Quentes, mornas ou frias, com estas Patifas o difícil é parar!

sábado, 4 de junho de 2016

Sopa de Feijão-Verde e Segurelha ("barquinhos")

      Quando eu era criança chamava-lhe “sopa de barquinhos”, alusão directa à forma ovalada das finas lâminas de feijão-verde,
cada uma um navio de imaginárias frotas que iam decorando a borda dos pratos dos mais novos, eu e as minhas irmãs, a minha mãe a ralhar que a sopa era para comer e não para batalhas navais.

Mais de meio século depois, este é um sabor que continua a povoar as minhas refeições de tempo quente, quando aparece a indispensável segurelha
e o feijão-verde deixa de ser marroquino e de estufa. Como todos os pratos verdadeiramente tradicionais, não obedece a uma receita mas sim a uma ideia que lhe dá forma, a maneira de cortar o feijão, um puré de legumes com uma latitude de variação enorme, a segurelha que, quando faltava, era substituída por hortelã. É assim a cozinha tradicional na sua expressão mais verdadeira, a que vai acontecendo, geralmente numa linha familiar de imitação/inovação sem ligar às “fixações”, com que alguém num dia qualquer decidiu que era aquela a receita que ia ficar como cânone.

Ingredientes:

Feijão-verde
Batata
Cenoura
Alhos
Azeite
Sal e pimenta
Segurelha fresca

Preparação:

Leve a ferver em água e sal todos os ingredientes excepto o feijão e a segurelha. Reduza a puré.
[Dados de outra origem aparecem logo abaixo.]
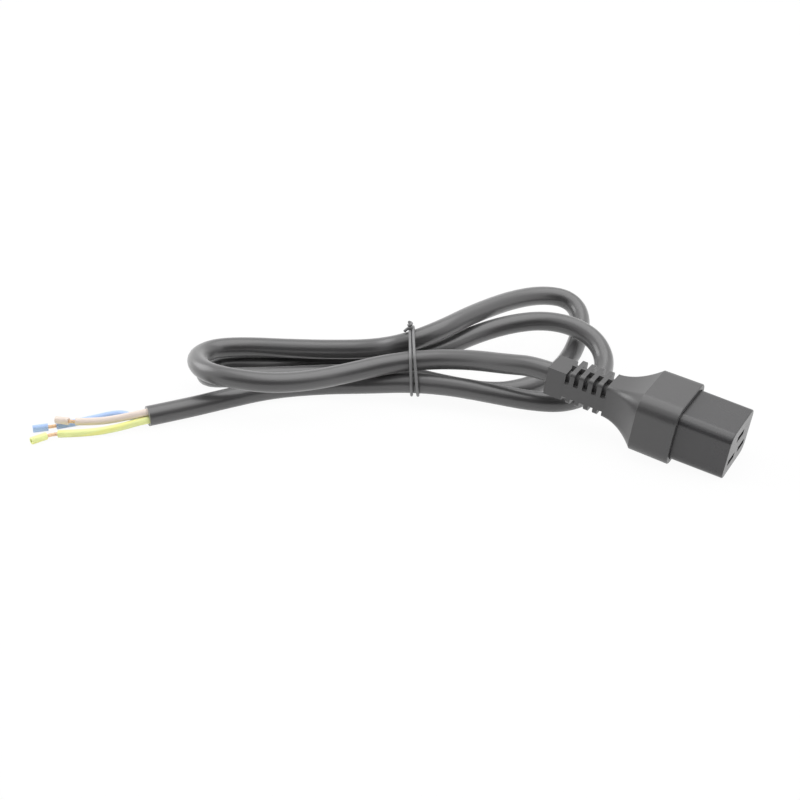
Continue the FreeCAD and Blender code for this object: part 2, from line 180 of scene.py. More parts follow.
def evaluated_mesh(thing):
    """A plain mesh of what an object looks like after its modifiers and its curve's settings."""
    bpy.context.view_layer.update()
    return bpy.data.meshes.new_from_object(thing.evaluated_get(bpy.context.evaluated_depsgraph_get()))


def centreline(curve):
    """The points along a curve's own line, in metres."""
    bevel = curve.data.bevel_depth
    curve.data.bevel_depth = 0.0
    line = evaluated_mesh(curve)
    points = [vertex.co.copy() for vertex in line.vertices]
    bpy.data.meshes.remove(line)
    curve.data.bevel_depth = bevel
    return points


def run_length(points):
    return sum((b - a).length for a, b in zip(points, points[1:]))


cord = smooth_curve("cord", cord_points, CORD_RADIUS)
cord_line = centreline(cord)

# %% [markdown]
# ## Nodes by script
#
# Materials, the world and Geometry Nodes are all trees of nodes.  One short helper adds a node, fills its
# inputs and links it, so that each tree reads from top to bottom like a recipe.

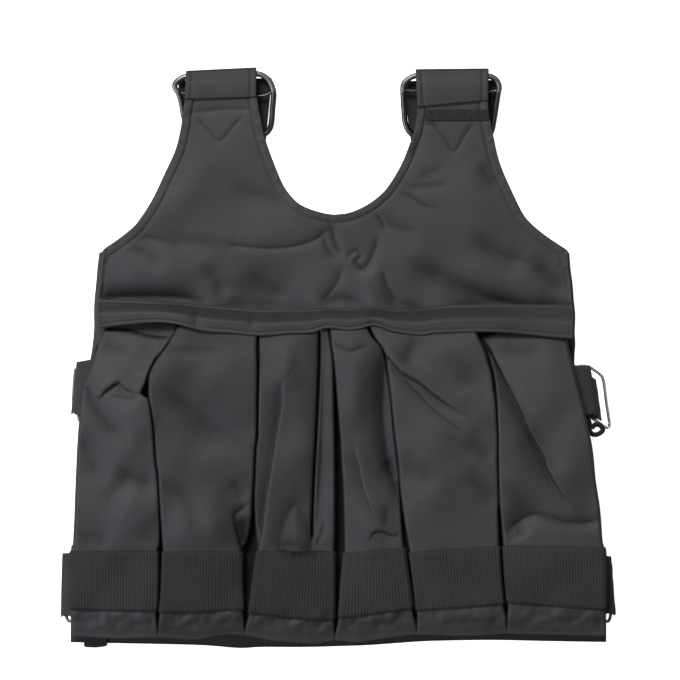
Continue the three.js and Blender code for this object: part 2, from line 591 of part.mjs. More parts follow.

Elimine as pontas dos feijões-verdes, agrupe-os em molhos de quatro ou cinco feijões e corte-os transversalmente em lâminas de 2-3mm de espessura (os barquinhos).


Junte ao puré o feijão laminado
e uns raminhos de segurelha fresca,
deixe cozer até o feijão estar tenro, rectifique temperos e sirva.